Le Tamagoshi de notre enfance : l’utilisateur satisfait les besoins de l’objet
Le Robjet (robject) safisfait les besoins de l’utilisateur
De la fonction (exécution d’opérations prédéterminées) à l’objectif (objectif à atteindre et validation du résultat)
Les exemples du quotidien
– Le SCREEN multifonction, le réfrigérateur, l’unité de cuisson, affective chair 2010, le mobilier dynamique
Les Robjects de l’objet actif à l’objet intelligent
Sans qu’on semble l’avoir assumé, les objets sont devenus les acteurs d’un scénario simpliste : the adaptative way of life.
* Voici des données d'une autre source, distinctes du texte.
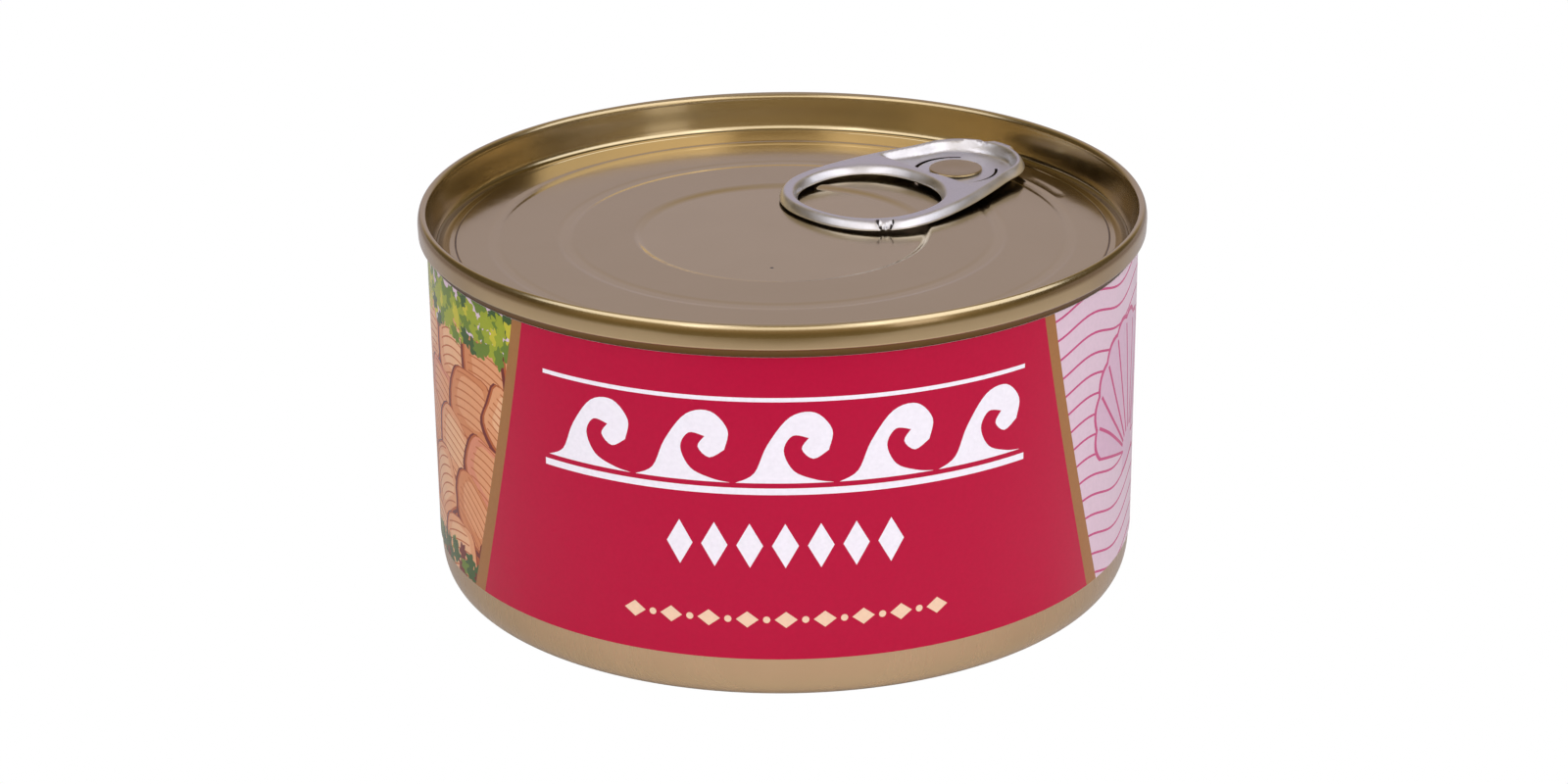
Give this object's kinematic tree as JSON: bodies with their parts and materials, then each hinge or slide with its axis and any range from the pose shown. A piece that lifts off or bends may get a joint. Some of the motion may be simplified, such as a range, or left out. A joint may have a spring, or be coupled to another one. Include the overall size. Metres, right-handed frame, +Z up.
{
  "type": "tuna can",
  "caption": "Shut round food can with a seamed easy-open lid, a ring-pull tab riveted to it and a wrap-round paper label.",
  "frame": {"origin": "centre of the can's base, on the surface it stands on", "axes": "+Z up along the can's axis, -Y towards the front of the label, +X to its right"},
  "size_m": [0.0874, 0.0874, 0.046],
  "materials": {
    "body_tinplate": "tinplate under a clear gold lacquer, satin gloss",
    "lid_tinplate": "tinplate under a clear gold lacquer, glossy",
    "label_paper": "coated paper, gloss print in crimson, gold, peach and pale pink fields",
    "tab_aluminium": "stamped aluminium, satin, with curled edges"
  },
  "bodies": {
    "root": {"can_body": "body_tinplate", "lid": "lid_tinplate", "label": "label_paper", "pull_tab": "tab_aluminium"}
  },
  "joints": []
}
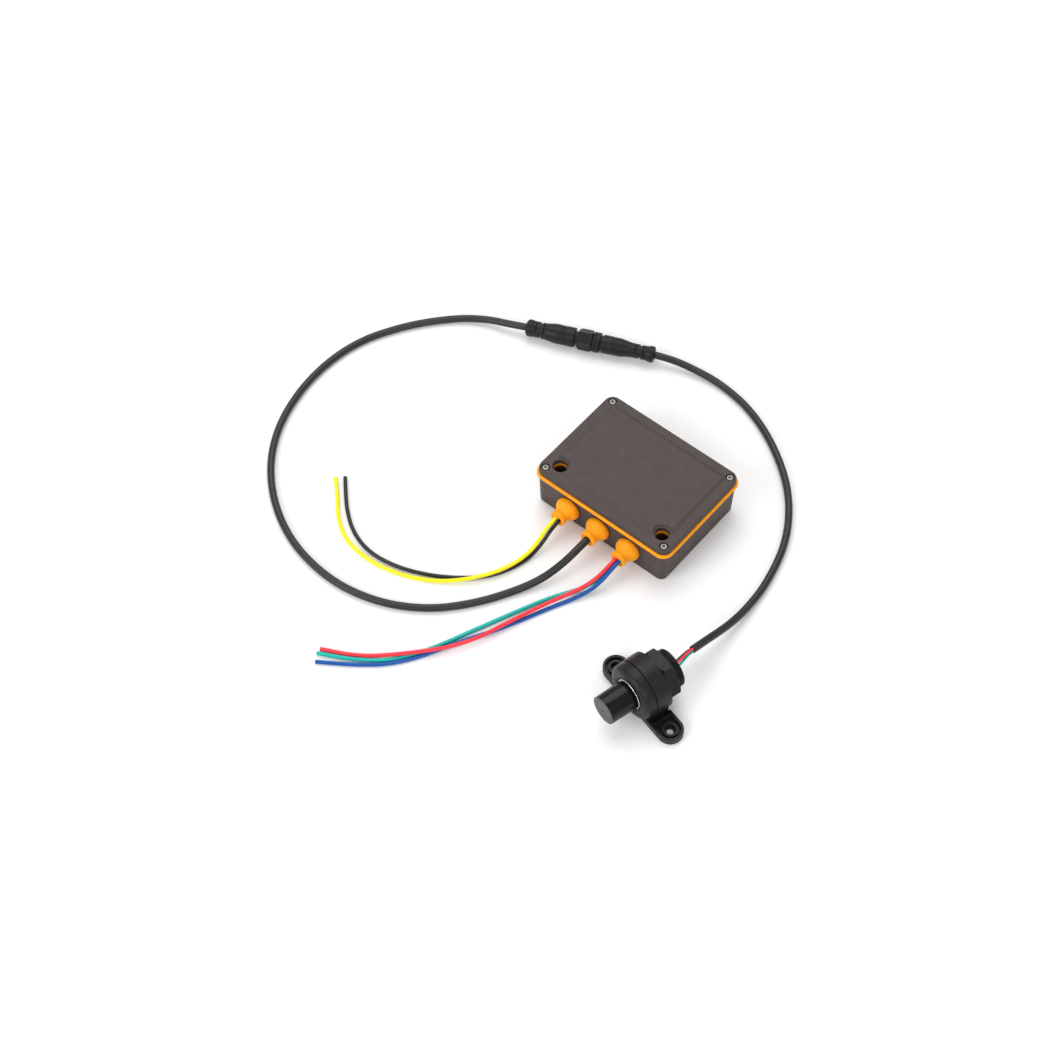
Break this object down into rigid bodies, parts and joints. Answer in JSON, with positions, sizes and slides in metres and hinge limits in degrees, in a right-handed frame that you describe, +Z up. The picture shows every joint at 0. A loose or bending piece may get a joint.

Le malaise des environnements hyper adaptatifs
Angela avant après
Les agents conversationnels graphiques ont atteint au cours de ces dix dernières années un degré de réalisme graphique impressionnant. La qualité de leur potentiel adaptatif dans la relation à l’interlocuteur est indéniable. Mais on sent toujours un certain malaise lorsque l’on est confronté à ces personnages qui trompent l’œil mais pas l’affect. L’histoire nous montrera qu’un Robjet peut être doué d’un quotient émotionnel (EQ) supérieur à celui des représentation humanoïdes. Le réalisme, parfois nécessaire, n’est pas toujours suffisant.
Des objets hyperadaptés : le Rev’Som et l’auto-zapping programmé des screens
Le réveil/sommeil qu’utilisent nos enfant, parviennent apparemment à les endormir en leur comptant des histoires, mais l’usure de modèles, quelques soient les vertus de la redondance et de la reconnaissance, l’adaptation des sujets à la réaction des enfants, créent un contexte de dépendance qui pourrait apparaître comme régressif. Le seul environnement qui satisfait totalement celui qui l’habite n’est il pas l’utérus maternel. La vertu pédagogique du Rev’Som est réduite à sa plus simple expression
Il faudrait que l’enfant puisse appréhender la résistance des êtres et des objets qui l’entourent. Pour cela nous proposons de permettre aux objets qui nous entourent de se construire une personnalité propre, refusant à l’enfant certaines choses qu’en d’autres temps ils leur auraient accordé. Pour ne prendre qu’un exemple, les adolescents, de nos jours, sont habitués à entendre, pour s’endormir, des histoires au contenu délicatement érotique, probablement adapté et riche d’enseignements. Cependant, par excès d’adaptation, rien ne prépare alors l’adolescent aux difficultés de la séduction et à la complexité des rapports humains touchant à ces sujets. La frustration parfois est le moteur de l’action.
Pour les programmes audiovisuels, il faudrait reconsidérer les fonctions d’auto zapping, voire les mettre en veille, le temps pour le spectateur de comprendre qu’un screen peut avoir sa personnalité et espérer un minimum d’attention le temps de pour le programme de terminer son propos. Donner une personnalité à l’objet, c’est en faire un facteur de socialisation, un outil d’éducation au savoir vivre. Le spectateur prendra alors lui-même la décision du changement de programme sans qu’on l’ait aidé à suivre sans discernement la ligne de plus grande pente.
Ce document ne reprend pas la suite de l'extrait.